Paer 1: Social Translucence: An Approach to Designing Systems that Support Social Processes

Paper 2: The Chat Circles Series: Explorations in designing abstract graphical communication interfaces

In the first paper, authors introduce a design theory called “social translucence” and describe it’s three characteristics: visibility, awareness and accountability. They embody these principles in a system called “Babble”. In the second paper, authors design series of graphical chat programs, starting from a simple interface to ones with advanced features and study implications of these features on social communication.

Although it’s been two decades since the Ist paper got published, the principles are still considered the core elements of the design of online social systems.

Making User’s identity and activity Visible through social signals: Users expose their identities using display picture and profiles while activity is visible using the feed, posts shared, likes and comments. The question is how much information is too much? Not all features will increase user engagement. I remember facebook removed its “ticker” feature that used to summarize the activities of our friends on right side of the news feed.

Visibility is again associated with design constraints (word limit of a tweet, ephemerality of snapchat video) as well as privacy concerns. Algorithmic bias might also affect visibility of activities of certain friends.

In the study done in 1st paper, authors considered small number of people where almost everyone is visible to everyone. That doesn’t hold true today. It’s impossible to have millions of people together in a single interface. Thus, today we have the concept of friend circle, followers, friend network etc.

So then comes the question, are people outside our network important? Do we want social cues from these people? Will I be as interested in seeing a post of “friend of a friend” as I will be of my immediate connection? And more importantly do we have a true estimate of our invisible audience? An interesting study was done in paper “Quantifying the Invisible Audience in Social Networks”. The authors found that “social media users consistently underestimate their audience size for their posts, guessing that their audience is just 27% of its true size”.

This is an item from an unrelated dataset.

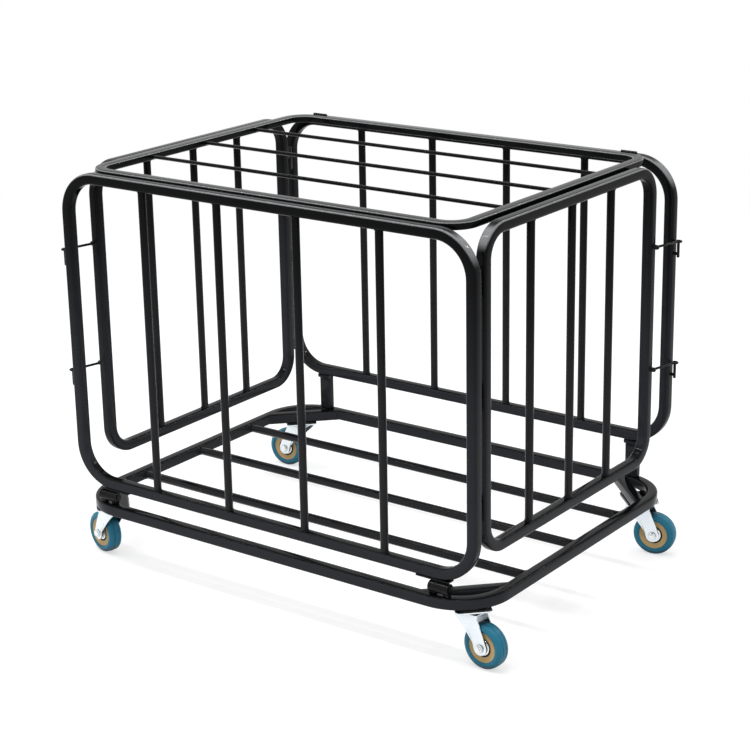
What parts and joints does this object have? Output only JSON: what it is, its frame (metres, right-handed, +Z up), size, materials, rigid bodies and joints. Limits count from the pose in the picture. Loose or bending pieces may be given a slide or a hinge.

Does the above finding still holds true? Today although the online platforms are providing privacy settings to control every aspect of your data. But are users fully aware of these settings? Are they using these settings to their full potential? Can we do a study where people are shown the actual audience of their post, and study the after effects of such disclosure.

Authors describe the other two features in the best way. Awareness:  “what do I know?”. Accountability: “I know that you know that I know”. Visibility gives rise to awareness. Blue double ticks on my whatsapp indicate that my friend has read the message. Awareness also brings social rules into picture. We are aware that trolling someone is bad. If I troll and abuse, I will be held accountable for my actions: I can be banned, my post could be removed, my answer could be downvoted. So awareness leads to accountability.

The papers introduce two systems: babble and chat series. Both study the effect of several graphical features on communication. Today, communication is no longer limited to text, we have images, videos, GIFs, emojis. Technological and infrastructure barriers in using realist (video calls) and mimetic(3D) means of displaying information no longer exist. Some of the findings in Chat circle paper still hold today, some not. Like in chat circle 2, a background image is added to give chatspace a theme. Today, the chat spaces are not bounded by themes and almost everything is discussed everywhere. But display pictures can have themes, like a rainbow effect on your dp in Facebook shows that you support gay rights. Having friends in circles failed for google plus. Chatscapes feature to follow or avoid someone very much exists today. In chatscape one can modify other’s appearances by labelling them as “funny” etc. Similar to this, we have reactions (anger, laugh, like) but these are given to posts and not people.